Microdosing is Mainstream: Questions for Dr. Molly Maloof

The drive to be successful while also maintaining a work/life balance, and the fear of missing out on either, is a strong motivator. It’s no great surprise that when something seems to help, it tends to catch on. Microdosing, the practice of ingesting psychedelic substances in sub-perceptible quantities, has experienced massive growth in popularity in recent years, making its way from fringe alternative medicine to a new practice of workplace performance enhancement. A 2017 Financial Times article is just one of many documented examples of microdosing finding its way into wider work and wellness cultures. Harm reduction is, understandably, at the forefront of the conversation about microdosing among professionals.

Healing and Optimizing

To try and understand this better, I reached out to Dr. Molly Maloof, a GP from San Francisco mentioned in that same Financial Times article. Dr. Maloof offers harm reduction advice to patients interested in microdosing with psychedelics.

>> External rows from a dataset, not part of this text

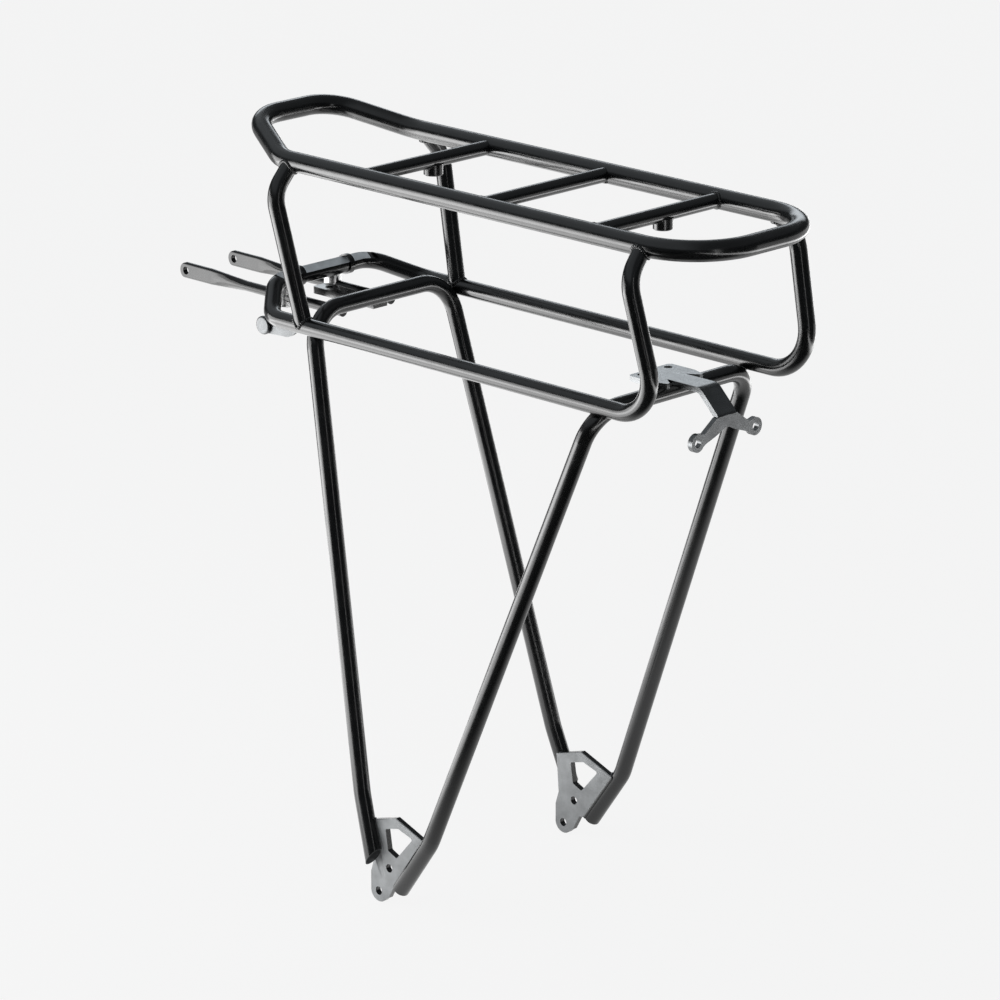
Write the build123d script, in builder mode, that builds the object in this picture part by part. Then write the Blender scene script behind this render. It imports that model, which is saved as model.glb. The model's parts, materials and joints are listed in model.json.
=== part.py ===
"""A bicycle rear rack in bent steel tube, with two adjustable mounting stays.

Frame: +X points forward along the bicycle, +Y to its left, +Z up. The origin is midway between the
lower eyelets of the two foot plates, on their common axis. Millimetres.
"""
from build123d import *
import os
from math import atan2, degrees

# --- tube stock -------------------------------------------------------------------------------
hoop_radius = 6.35
hoop_wall = 1.0
rail_radius = 5.35
rail_wall = 0.9
crossbar_radius = 4.6
crossbar_wall = 0.8

# --- platform ---------------------------------------------------------------------------------
platform_z = 442.3
platform_half_width = 56.5
platform_rear_x = -236.0
platform_kink_x = 109.2
nose = (160.0, 31.7, 456.1)
rear_corner_bend = 43.0
nose_bend = 30.0
crossbar_x = {"crossbar_front": 40.7, "crossbar_middle": -59.7, "crossbar_rear": -150.7}

# --- lower rails, with the rear supports ------------------------------------------------------
rail_z = 343.8
rail_half_width = 66.3
support_top = (-193.8, platform_half_width, platform_z)
support_shoulder = (-196.8, 72.5, 426.0)
support_foot_x = -216.4
rail_kink_x = 109.8
rail_front = (134.2, 40.8, 357.0)
support_top_bend = 22.0
support_foot_bend = 25.0
rail_kink_bend = 18.0
rail_front_bend = 25.0

# --- front bar, pressed flat on its upper rear side between the rails' front ends ------------------------------
bar_flat_height = 3.8
bar_flat_tilt = 21.0
bar_half_length = 42.0

# --- front uprights ---------------------------------------------------------------------------
upright_top = (99.8, platform_half_width, platform_z)
upright_shoulder = (99.9, 72.3, 425.0)
upright_foot = (80.6, 66.4, rail_z)
upright_bend = 21.5

# --- legs -------------------------------------------------------------------------------------
front_leg_corner = (82.1, 58.3, 350.5)
front_leg_knee = (13.5, 84.8, 61.0)
front_leg_end = (-7.0, 90.3, 1.0)
front_leg_bend = 24.5
front_leg_knee_bend = 60.0
mitre_front = (7.6, 12.6)
mitre_rear = (-4.6, 31.6)
rear_leg_corner = (-165.7, 67.4, 339.5)
rear_leg_knee = (-46.9, 85.4, 44.1)
rear_leg_end = (-20.8, 85.2, 7.1)
rear_leg_bend = 21.5
rear_leg_knee_bend = 30.0

# --- foot plates ------------------------------------------------------------------------------
foot_y = 82.3
foot_thickness = 4.0
eyelet_radius = 2.75
eyelet_tip_radius = 7.2
upper_eyelet = (-9.4, 17.4)
window_corner = 1.2
plate_chamfer = 0.35

# --- light bracket ----------------------------------------------------------------------------
strip_thickness = 3.3
strip_half_width = 8.0
strip_front_x = -146.0
strip_bend_x = -193.5
strip_bend = 5.0
shoulder_half_width = 18.3
lamp_hole_spacing = 50.0
lamp_hole_radius = 2.6
lamp_ear_radius = 5.5
lamp_hole_z = 320.8
lamp_face_x = -208.9
bracket_hole = (-151.0, 11.5)
bracket_hole_radius = 2.6

# --- mudguard tab -----------------------------------------------------------------------------
tab_front_x = 137.0
tab_width = 12.0
tab_thickness = 4.5
tab_bottom_z = 342.4
tab_hole_x = 128.0
tab_hole_radius = 2.65

# --- cable lug under the left rail, with its screw ----------------------------------------------
lug_rear_x = 90.0
lug_thickness = 2.0
lug_inner_y = 60.6
lug_screw_at = (120.3, 336.0)
lug_ear_radius = 5.0
lug_screw_radius = 2.5
lug_head_radius = 5.85
lug_head_height = 2.4
lug_nut_across_flats = 8.0
lug_nut_height = 3.0

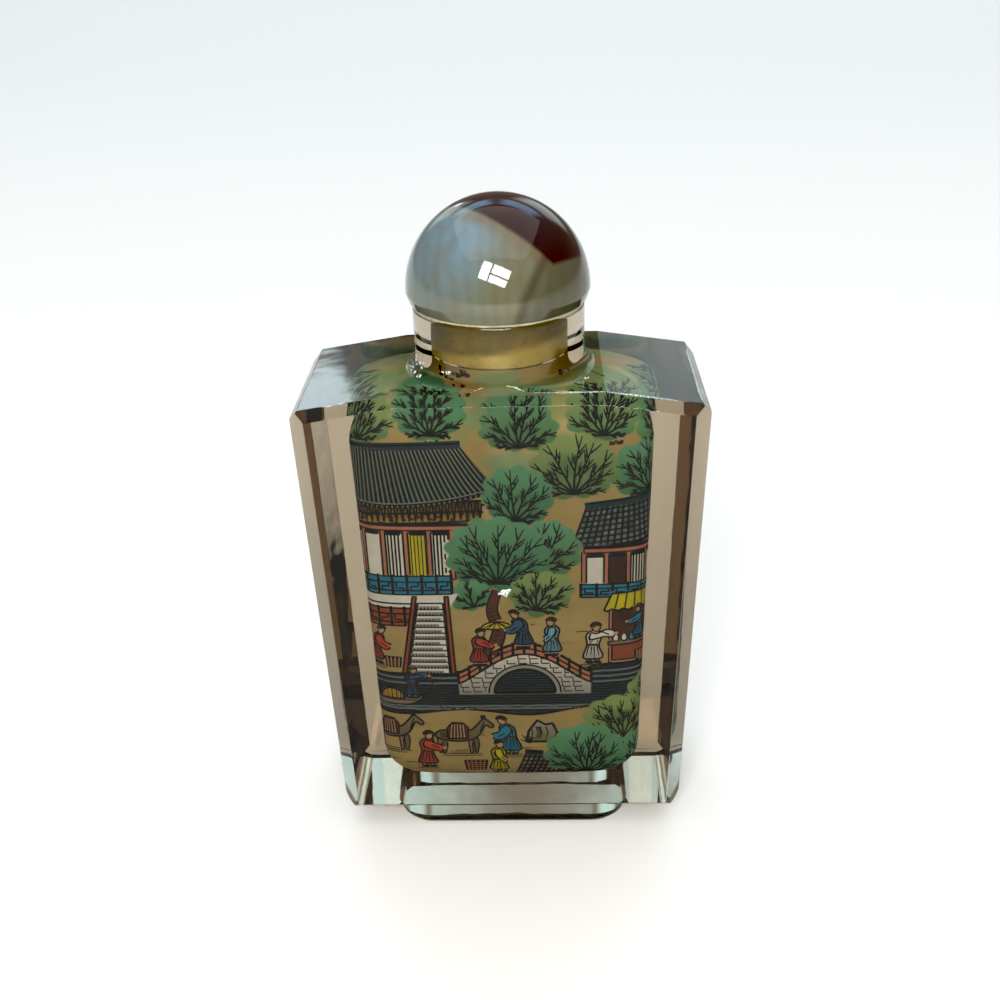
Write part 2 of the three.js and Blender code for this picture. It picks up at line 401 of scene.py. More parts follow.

She also focuses on personalized nutrition, and works as an advisor and strategy consultant to companies in and around San Francisco working in the biotechnology, digital health, nutrition, and food industries. She agreed to field some questions about microdosing, and gave me some intriguing answers.

1.     When and how did you become aware of microdosing as a trend?

I have been known for my foresight, and I have been studying psychedelics since I was in my early 20’s. So when microdosing came along, I first heard about it through the entrepreneurial communities I was a part of. Founders were telling me that they were microdosing to improve their performance. Later I discovered (while I was interviewing James Fadiman at a Biohackers meetup at an Amazon.com coworking space on Market Street in San Francisco) that individuals were using these medicines to find their purpose or heal their minds from anxiety or depression.

2.     Tell us a bit about the sort of patient you see interested in microdosing psychedelics? 

People often contact me through my Instagram handle: @drmolly.co after I post scientific research on psychedelics. People report to me all the time how much microdosing has changed their life and different ways they do it. It’s super commonplace in Silicon Valley. People outside of San Francisco or LA often message me that they have trouble finding sources. Sadly, I cannot recommend to them any pharmaceutical grade products (aside from ketamine prescription through licensed doctors) and the website Thirdwave so they can educate themselves. We need microdosing options that are from reliable sources that have been approved by the FDA. These are coming.

3.     To what degree are you seeing microdosing integrated into wider wellness practices?

I think a lot of people are self-medicating for mood, focus and attention issues. But, some people are microdosing to enhance human performance and improve their ability to drop into flow states more effectively.

4.     What harm reduction advice would you typically give to a patient interested in or currently engaging in microdosing psychedelics? 

The most important harm reduction strategies are to find a good source and know your dose and follow the perennial statement, “Start low, go slow, titrate up.”

5.    What are some of the risks involved? 

The risks are related to the sourcing first and foremost. Because it is an unregulated market a lot of people are not dealing with pharmaceutical grade medicine. This can lead to errors in dosing and unwanted side effects.

6.     How do you see microdosing moving forward? What would your ideal vision of legalized psychedelics look like for patients and practitioners, and for the medical and wellness fields as a whole?

I would love to see more pharmaceutical companies offering legalized microdosing protocols for mental health and in fact I believe we will see plenty of companies come out in this space in the next 10 – 20 years. It’s a very bright future for psychedelics because there is so much investment going into this space and there will likely be a rainbow of options of different medicines available to treat different disorders. I personally would like to see a future where microdosing is something people can be prescribed to optimize health but currently the FDA does not approve performance or health enhancing drugs. Their paradigm is sickness fixing and we need to change that.

The Microdosing Shift

Microdosing is clearly here to stay. Improved mood, focus, attention, and the ability to effectively enter flow states and increase productivity and wellness side-by-side are achievable goals. Their pursuit is not without risk but is based on a growing community and store of knowledge. Unfortunately, the practice of microdosing is still illegal, and if Dr. Maloof’s desired future is to come to pass, a shifting and widening of regulatory frameworks are necessary. The growing interest in psychedelics makes this possible, but the work is still only just beginning. We’re looking forward to following the journey.